In A Midsummer Night's Dream, by William Shakespeare, Theseus asserts that "The lunatics, the lover, and the poet /Are of imagination all compact" (V.i.7-8). Based on this quote, how does Shakespeare's describe people who fall in love?
Upon reading Shakespeare's very funny comedy, A Midsummer Night's Dream, the audience learns that Theseus' comment about lovers and poets having the same kinds of imagination as lunatics, is pretty close to how Shakespeare must have sometimes seen love.
In the last act of the play, Theseus and Hippolyta are speaking of the young lovers.
Note the context from which the initial quote is taken:
Lovers and madmen have such seething brains,
Such shaping fantasies, that apprehend
More than cool reason ever comprehends.
The lunatic, the lover, and the poet,
Are of imagination all compact. (V.i.5-9)
In the first two lines, Shakespeare "pairs" lovers and madmen.

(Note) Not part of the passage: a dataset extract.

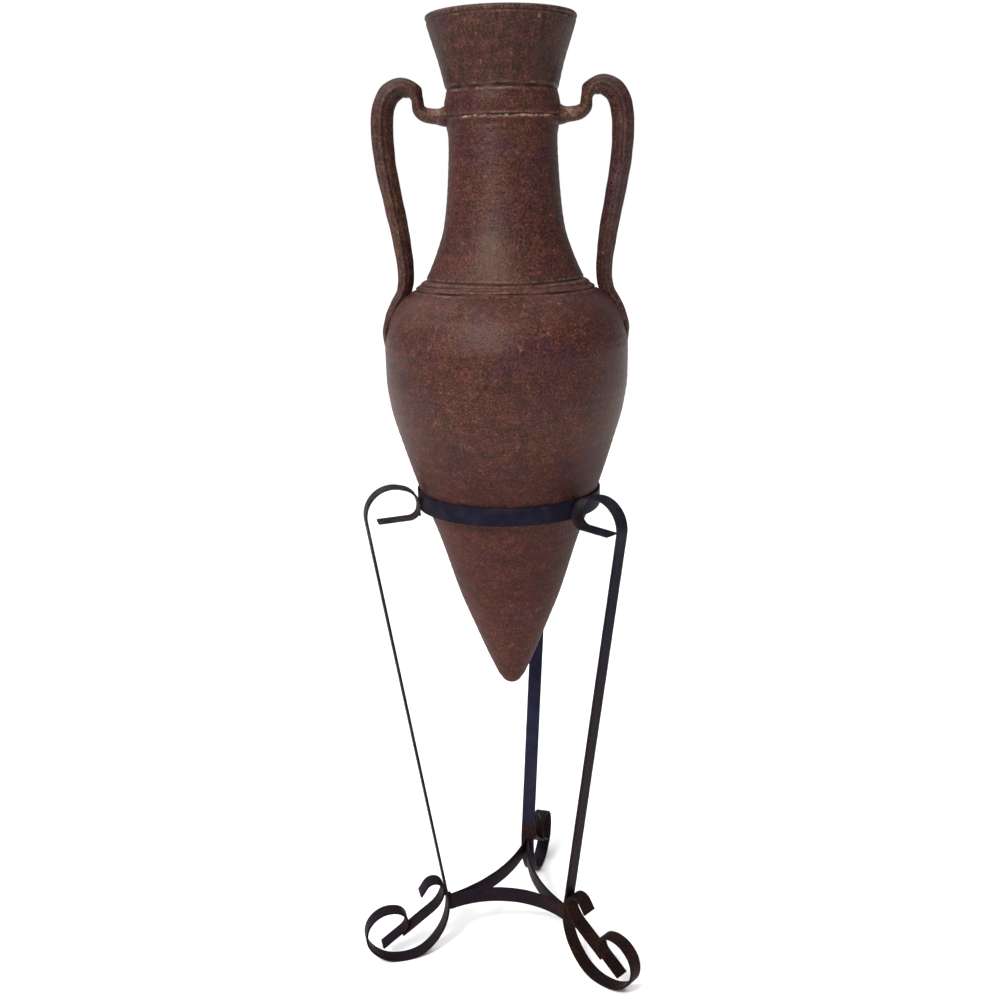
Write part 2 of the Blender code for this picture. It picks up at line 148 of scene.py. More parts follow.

Fantasy runs away with their minds—which never see "reason." One lover turns away from his sweetheart (Lysander and Hermia) to fall in love with Helena. Demetrius, who has previously spurned Helena, is now in love with her. It is not madness, per se, which has pushed them to act in such a crazy manner, but the magic of the fairies. However, to Theseus, it must seem like insanity.
Theseus met the lovers at the beginning (except for Helena) and knows that Hermia and Lysander love one another; he also understands that Hermia's father wants his daughter to marry Demetrius. Hermia is threatened with a death sentence if she does not agree to her father's demands...or she can join a convent for the remainder of her life.
However, by the play's end, Theseus has discovered that—happily—Demetrius now loves Helena (also with the help of Oberon), and the earlier problems between the lovers have ended. Certainly Theseus would be at least surprised—it is no wonder that he draws such a thin line between lovers and madmen. Throughout the play, we hear how Shakespeare feels about love. At the start of the play, one quote may be considered foreshadowing with regard to how closely madness and love "travel" together.
In Act One, scene one, Lysander notes how quickly happy things are driven to confusion. We might infer this to mean that love can be pushed into confusion—or madness, craziness.
So quick bright things come to confusion. (151)
Later in the same act and scene, Shakespeare seems to speak through Helena—noting that love keeps little "company" with intellect, but wraps itself around what it thinks...not necessarily what is real.
Love looks not with the eyes, but with the mind;
And therefore is wing'd Cupid painted blind. (237-238)
The eNotes commentary on "themes" makes the following observation regarding this quote:
By the "mind" Helena plainly does not mean reason, but instead, something akin to imaginative fantasy.
Puck, watching the nonsense that abounds between the young lovers and would-be lovers, makes note of just how "crazy" they are—but promises that he will enjoy their "silliness:"
Lord, what fools these mortals be! (III.ii.116)
...And those things do best please meThat befall preposterously. (121-122)
Shakespeare recognizes that love makes people do crazy things. But not all the lovers end up where they had planned, so Shakespeare must have believed that something magical in the universe could make things work out for the best. (In this case, the magic comes from the "fairy realm," specifically from Oberon.)
Skakespeare appears to understand the nature of "love," and he "bows" to its strength—that which is irresistible and perhaps fueled by the imagination—to make people lose their "reason" from time-to-time, but eventually to come back to their senses.